分布式事务的 CAP 权衡:一致性与可用性的智慧选择
分布式事务的 CAP 权衡:一致性与可用性的智慧选择
在分布式系统的设计中,CAP定理是一个基础而重要的理论,它深刻地影响着系统架构的选择和实现。CAP定理指出,在分布式系统中,一致性(Consistency)、可用性(Availability)和分区容忍性(Partition tolerance)三者不可兼得,最多只能同时满足其中两个。本章将深入探讨CAP定理在分布式事务中的应用,分析不同场景下的权衡策略,并介绍最终一致性设计原则和容错与失败恢复策略。
一致性 vs 可用性
CAP定理的核心思想
CAP定理由计算机科学家Eric Brewer在2000年提出,后来被Seth Gilbert和Nancy Lynch在2002年证明。

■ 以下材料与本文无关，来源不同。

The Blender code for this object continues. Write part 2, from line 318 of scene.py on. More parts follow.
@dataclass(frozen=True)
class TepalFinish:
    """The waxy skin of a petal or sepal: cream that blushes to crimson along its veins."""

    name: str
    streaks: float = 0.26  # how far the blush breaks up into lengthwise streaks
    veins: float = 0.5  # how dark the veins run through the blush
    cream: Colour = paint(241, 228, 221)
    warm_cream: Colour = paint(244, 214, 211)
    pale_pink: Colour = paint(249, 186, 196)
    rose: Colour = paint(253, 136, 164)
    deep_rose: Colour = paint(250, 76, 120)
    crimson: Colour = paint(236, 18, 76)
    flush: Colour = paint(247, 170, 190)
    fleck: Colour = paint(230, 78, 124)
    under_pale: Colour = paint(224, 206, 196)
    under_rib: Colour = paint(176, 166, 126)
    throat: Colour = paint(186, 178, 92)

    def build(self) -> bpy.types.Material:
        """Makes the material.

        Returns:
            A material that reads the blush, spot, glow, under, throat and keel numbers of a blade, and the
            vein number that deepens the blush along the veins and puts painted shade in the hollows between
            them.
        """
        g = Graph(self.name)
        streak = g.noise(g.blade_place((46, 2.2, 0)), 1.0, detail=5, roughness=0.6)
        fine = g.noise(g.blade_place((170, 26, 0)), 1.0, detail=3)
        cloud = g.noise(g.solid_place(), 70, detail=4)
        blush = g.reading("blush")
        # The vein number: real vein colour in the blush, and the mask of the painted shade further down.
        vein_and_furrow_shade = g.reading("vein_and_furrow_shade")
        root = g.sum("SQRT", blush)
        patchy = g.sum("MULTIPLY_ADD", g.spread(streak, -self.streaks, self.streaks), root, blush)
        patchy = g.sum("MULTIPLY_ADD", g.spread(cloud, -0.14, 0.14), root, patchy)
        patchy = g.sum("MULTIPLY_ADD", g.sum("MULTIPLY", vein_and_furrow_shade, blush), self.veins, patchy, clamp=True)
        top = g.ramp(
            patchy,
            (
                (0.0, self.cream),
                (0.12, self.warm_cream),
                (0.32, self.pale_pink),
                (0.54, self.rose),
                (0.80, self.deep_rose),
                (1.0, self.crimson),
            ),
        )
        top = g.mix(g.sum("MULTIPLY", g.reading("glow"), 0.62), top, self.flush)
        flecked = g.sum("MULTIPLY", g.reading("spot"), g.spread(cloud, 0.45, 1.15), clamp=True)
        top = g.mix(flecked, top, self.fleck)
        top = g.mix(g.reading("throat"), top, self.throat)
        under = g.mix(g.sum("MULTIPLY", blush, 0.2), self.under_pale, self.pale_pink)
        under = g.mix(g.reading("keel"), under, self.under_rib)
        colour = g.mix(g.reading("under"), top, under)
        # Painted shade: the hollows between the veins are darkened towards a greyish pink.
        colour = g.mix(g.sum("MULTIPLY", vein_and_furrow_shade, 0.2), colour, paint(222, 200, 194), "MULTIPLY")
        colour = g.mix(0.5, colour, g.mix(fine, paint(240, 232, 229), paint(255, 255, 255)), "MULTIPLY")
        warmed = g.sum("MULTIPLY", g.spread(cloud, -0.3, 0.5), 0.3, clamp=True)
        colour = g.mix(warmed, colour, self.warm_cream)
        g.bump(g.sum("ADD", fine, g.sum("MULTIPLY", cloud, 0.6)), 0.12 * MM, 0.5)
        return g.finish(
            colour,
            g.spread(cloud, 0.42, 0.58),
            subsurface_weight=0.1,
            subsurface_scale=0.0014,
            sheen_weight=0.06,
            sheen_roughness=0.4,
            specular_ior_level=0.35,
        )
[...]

该定理揭示了分布式系统设计中的根本性约束:
- 一致性(Consistency):所有节点在同一时间看到的数据是相同的
- 可用性(Availability):每个请求都能收到响应,但不保证返回最新的数据
- 分区容忍性(Partition tolerance):系统在遇到网络分区故障时仍能继续运行
在分布式系统中,网络分区是不可避免的,因此实际上我们只能在一致性和可用性之间做出选择。
一致性模型详解
强一致性
强一致性要求系统中的所有节点在任何时刻都看到相同的数据。
@Service
public class StrongConsistencyService {
@Autowired
private DistributedLock distributedLock;
@GlobalTransactional
public void updateUserData(String userId, UserData userData) {
// 获取分布式锁,确保强一致性
String lockKey = "user:" + userId;
String lockId = UUID.randomUUID().toString();
try {
if (distributedLock.acquire(lockKey, lockId, 30)) {
// 1. 更新主节点数据
masterRepository.updateUserData(userId, userData);
// 2. 同步更新所有副本节点
for (ReplicaNode replica : replicaNodes) {
replicaRepository.updateUserData(userId, userData);
}
// 3. 确保所有节点都更新完成
waitForAllReplicasSync(userId);
} else {
throw new ConcurrentModificationException("无法获取锁,数据正在被其他操作修改");
}
} finally {
distributedLock.release(lockKey, lockId);
}
}
private void waitForAllReplicasSync(String userId) {
// 等待所有副本同步完成
CompletableFuture<Void> syncFuture = CompletableFuture.allOf(
replicaNodes.stream()
.map(replica -> checkReplicaSync(replica, userId))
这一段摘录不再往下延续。